Furthermore, MSPB has long been a proponent of using category rating to sort applicants on a certificate of eligibles. Category rating provides hiring officials a larger number of qualified applicants to choose from than the prior “rule of three” method, which limited managers to selecting from among the three highest scoring applicants. However, category rating can achieve the intended advantages only when agencies couple it with good assessment tools that make clear distinctions among large groups of applicants, which has not occurred widely throughout Government.
Making Assessments More Accessible to Agencies
It is, of course, easy to tell agencies to develop better assessments. Unfortunately, many agencies have neither the staff nor the money to do so. MSPB thinks this is where OPM and Congress can help.

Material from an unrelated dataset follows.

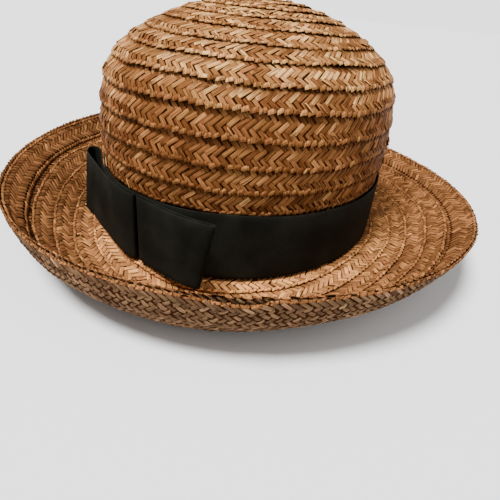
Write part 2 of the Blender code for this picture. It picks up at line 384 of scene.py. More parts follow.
def brim_path(turn):
    """The brim's middle line at an angle: its foot, its direction, and distance out with height."""
    rim = np.array([RIM_HALF_WIDTH * math.cos(turn), RIM_HALF_LENGTH * math.sin(turn)])
    foot = oval_point(CROWN_PROFILE[0]["radius"] - CROWN_WALL, turn)
    reach = np.linalg.norm(rim - foot)
    low = around("low_height", turn)
    rise = around("rim_height", turn) - low
    power = 2 / around("fullness", turn)
    path = []
    for share in np.linspace(0.0, 1.0, 12, endpoint=False):
        height = -BRIM_MIDDLE_DROP + (low + BRIM_MIDDLE_DROP) * ease(share, 0.0, 1.0)
        path.append((reach * BRIM_FLAT_SHARE * share, height))
    for angle in np.linspace(0.0, math.pi / 2, 30):
        out = BRIM_FLAT_SHARE + (1 - BRIM_FLAT_SHARE) * math.sin(angle) ** power
        path.append((reach * out, low + rise * (1 - max(math.cos(angle), 0.0) ** power)))
    return foot, (rim - foot) / reach, np.array(path)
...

OPM’s USA Hire program has developed standard assessments for about 120 Federal occupations at grades 3–15 on the General Schedule. The assessments’ administration and scoring are automated, and they cover nontechnical skills that are often hard to measure. Furthermore, the program has received very good user ratings from both the agency participants and applicants. So what’s the catch? The assessments are offered through OPM’s reimbursable services, making them relatively expensive for some agencies.
MSPB has been recommending for many years that Congress appropriate money for OPM to develop and administer assessments that agencies can use at little or no cost. See, e.g., our 2006 report Reforming Federal Hiring: Beyond Faster and Cheaper, page 51. Given that USA Hire has already developed much of the content, this would be a good time for Congress to provide OPM the budget it needs to make these assessments more accessible to agencies so that they can hire the best workforce available. Several agencies also have told us that providing nonreimbursable assessment support would be beneficial and help the Government achieve greater economies of scale
Improving applicant assessment is easier said than done. Fortunately, addressing this issue does not require changes to laws or regulations. Meaningful improvement in hiring is within each agency’s ability to implement, given the appropriate resources.